Filter the entries below, keeping only lines with the word "bodies".

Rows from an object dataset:
··········
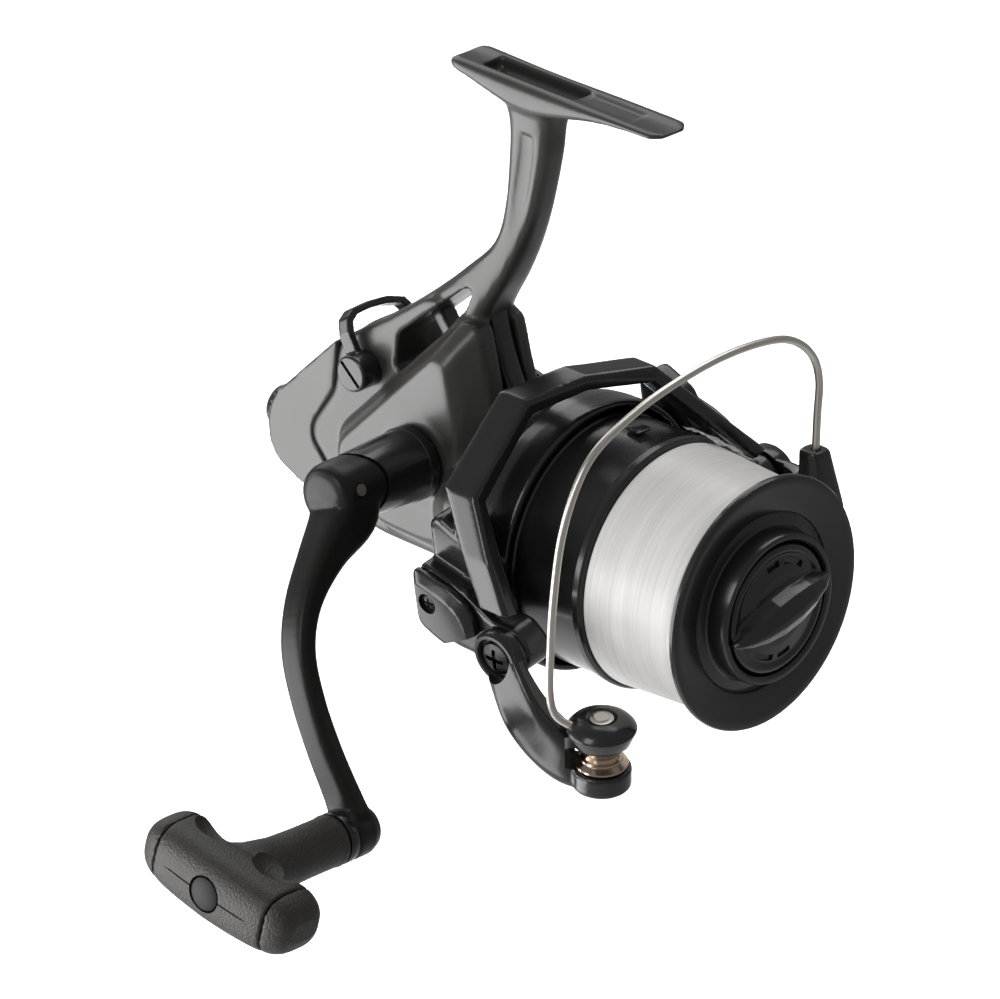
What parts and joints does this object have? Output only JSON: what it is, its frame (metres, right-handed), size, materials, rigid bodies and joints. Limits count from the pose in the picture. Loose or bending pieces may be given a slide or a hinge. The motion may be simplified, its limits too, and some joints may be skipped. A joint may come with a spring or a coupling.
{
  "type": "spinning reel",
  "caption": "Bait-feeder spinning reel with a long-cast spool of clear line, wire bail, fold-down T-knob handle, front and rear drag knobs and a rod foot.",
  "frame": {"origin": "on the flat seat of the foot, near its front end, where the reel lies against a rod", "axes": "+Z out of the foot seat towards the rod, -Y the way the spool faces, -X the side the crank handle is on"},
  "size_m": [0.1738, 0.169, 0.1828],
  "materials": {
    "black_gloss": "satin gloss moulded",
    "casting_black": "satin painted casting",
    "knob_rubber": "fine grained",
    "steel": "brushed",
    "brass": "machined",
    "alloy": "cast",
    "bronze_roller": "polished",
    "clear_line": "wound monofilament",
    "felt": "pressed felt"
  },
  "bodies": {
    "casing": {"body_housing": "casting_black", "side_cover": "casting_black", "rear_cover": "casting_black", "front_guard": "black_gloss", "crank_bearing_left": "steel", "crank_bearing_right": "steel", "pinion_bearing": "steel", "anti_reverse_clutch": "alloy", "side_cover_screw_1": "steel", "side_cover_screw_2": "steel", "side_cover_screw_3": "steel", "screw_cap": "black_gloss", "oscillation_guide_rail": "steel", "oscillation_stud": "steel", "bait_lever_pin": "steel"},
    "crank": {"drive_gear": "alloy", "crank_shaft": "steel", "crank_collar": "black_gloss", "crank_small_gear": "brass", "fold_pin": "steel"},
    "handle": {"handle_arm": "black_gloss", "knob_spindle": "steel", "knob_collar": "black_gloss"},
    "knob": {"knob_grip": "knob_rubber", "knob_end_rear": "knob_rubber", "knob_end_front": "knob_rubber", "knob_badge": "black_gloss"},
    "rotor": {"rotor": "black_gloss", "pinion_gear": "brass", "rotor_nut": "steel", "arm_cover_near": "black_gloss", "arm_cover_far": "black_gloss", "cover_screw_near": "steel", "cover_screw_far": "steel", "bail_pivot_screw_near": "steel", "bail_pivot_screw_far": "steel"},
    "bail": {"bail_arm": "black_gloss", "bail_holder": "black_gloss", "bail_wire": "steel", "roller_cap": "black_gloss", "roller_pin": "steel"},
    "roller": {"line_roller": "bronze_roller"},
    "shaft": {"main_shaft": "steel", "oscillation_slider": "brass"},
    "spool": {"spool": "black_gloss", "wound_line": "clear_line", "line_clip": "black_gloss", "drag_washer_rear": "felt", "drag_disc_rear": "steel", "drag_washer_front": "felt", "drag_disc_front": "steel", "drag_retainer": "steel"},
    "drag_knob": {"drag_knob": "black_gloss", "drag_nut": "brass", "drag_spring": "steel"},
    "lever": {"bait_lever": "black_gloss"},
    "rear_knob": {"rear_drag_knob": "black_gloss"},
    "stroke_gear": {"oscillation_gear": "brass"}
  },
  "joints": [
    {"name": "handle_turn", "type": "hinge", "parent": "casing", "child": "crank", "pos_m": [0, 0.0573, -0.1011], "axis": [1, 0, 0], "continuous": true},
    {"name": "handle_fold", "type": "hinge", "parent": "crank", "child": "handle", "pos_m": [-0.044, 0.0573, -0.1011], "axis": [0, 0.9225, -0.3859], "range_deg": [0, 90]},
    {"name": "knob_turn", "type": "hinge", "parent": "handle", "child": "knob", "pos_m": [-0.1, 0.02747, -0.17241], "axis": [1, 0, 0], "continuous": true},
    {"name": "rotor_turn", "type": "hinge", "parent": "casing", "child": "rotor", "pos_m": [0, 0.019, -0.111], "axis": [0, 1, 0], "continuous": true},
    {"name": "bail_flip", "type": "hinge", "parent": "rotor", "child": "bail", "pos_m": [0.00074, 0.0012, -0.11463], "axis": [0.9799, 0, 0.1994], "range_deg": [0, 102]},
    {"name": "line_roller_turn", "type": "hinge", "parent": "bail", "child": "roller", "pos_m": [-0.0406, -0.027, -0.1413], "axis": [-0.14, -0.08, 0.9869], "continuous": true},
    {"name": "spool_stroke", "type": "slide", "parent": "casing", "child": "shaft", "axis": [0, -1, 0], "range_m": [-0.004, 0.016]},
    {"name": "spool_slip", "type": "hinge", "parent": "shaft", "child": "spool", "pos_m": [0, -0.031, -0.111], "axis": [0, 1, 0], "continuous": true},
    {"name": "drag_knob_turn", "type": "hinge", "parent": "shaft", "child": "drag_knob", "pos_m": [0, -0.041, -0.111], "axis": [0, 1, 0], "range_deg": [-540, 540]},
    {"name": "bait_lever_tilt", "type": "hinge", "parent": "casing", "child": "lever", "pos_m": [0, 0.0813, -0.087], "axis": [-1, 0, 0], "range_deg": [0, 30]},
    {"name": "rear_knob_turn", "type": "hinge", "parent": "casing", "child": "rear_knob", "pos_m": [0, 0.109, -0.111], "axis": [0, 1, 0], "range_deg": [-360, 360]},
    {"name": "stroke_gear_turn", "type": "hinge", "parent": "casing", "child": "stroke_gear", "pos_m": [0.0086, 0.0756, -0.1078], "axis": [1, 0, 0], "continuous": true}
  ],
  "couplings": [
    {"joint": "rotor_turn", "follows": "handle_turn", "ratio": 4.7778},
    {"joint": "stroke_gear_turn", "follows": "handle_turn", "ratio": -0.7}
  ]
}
··········
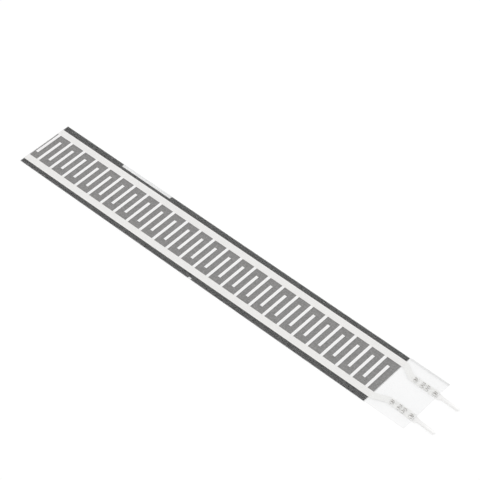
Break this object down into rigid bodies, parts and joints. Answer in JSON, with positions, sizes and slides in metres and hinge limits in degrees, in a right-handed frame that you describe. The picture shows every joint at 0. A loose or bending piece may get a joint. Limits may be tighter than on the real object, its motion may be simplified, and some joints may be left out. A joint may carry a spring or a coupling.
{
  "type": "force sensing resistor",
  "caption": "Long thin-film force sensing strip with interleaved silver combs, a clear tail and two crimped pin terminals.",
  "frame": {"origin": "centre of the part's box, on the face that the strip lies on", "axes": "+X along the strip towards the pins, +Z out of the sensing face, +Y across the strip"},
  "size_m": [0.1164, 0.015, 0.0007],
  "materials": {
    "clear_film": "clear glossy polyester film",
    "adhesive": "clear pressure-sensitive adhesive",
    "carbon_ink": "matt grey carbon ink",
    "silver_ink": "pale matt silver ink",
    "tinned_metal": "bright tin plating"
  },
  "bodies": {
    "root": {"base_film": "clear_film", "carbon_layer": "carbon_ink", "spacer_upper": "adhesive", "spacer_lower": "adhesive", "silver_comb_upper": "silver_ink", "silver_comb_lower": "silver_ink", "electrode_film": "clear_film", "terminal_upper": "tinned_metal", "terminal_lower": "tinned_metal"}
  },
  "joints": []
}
··········
(SOLUTION TO THIS PROBLEM):
What parts and joints does this object have? Output only JSON: what it is, its frame (metres, right-handed), size, materials, rigid bodies and joints. Limits count from the pose in the picture. Loose or bending pieces may be given a slide or a hinge. The motion may be simplified, its limits too, and some joints may be skipped. A joint may come with a spring or a coupling.
  "bodies": {
Break this object down into rigid bodies, parts and joints. Answer in JSON, with positions, sizes and slides in metres and hinge limits in degrees, in a right-handed frame that you describe. The picture shows every joint at 0. A loose or bending piece may get a joint. Limits may be tighter than on the real object, its motion may be simplified, and some joints may be left out. A joint may carry a spring or a coupling.
  "bodies": {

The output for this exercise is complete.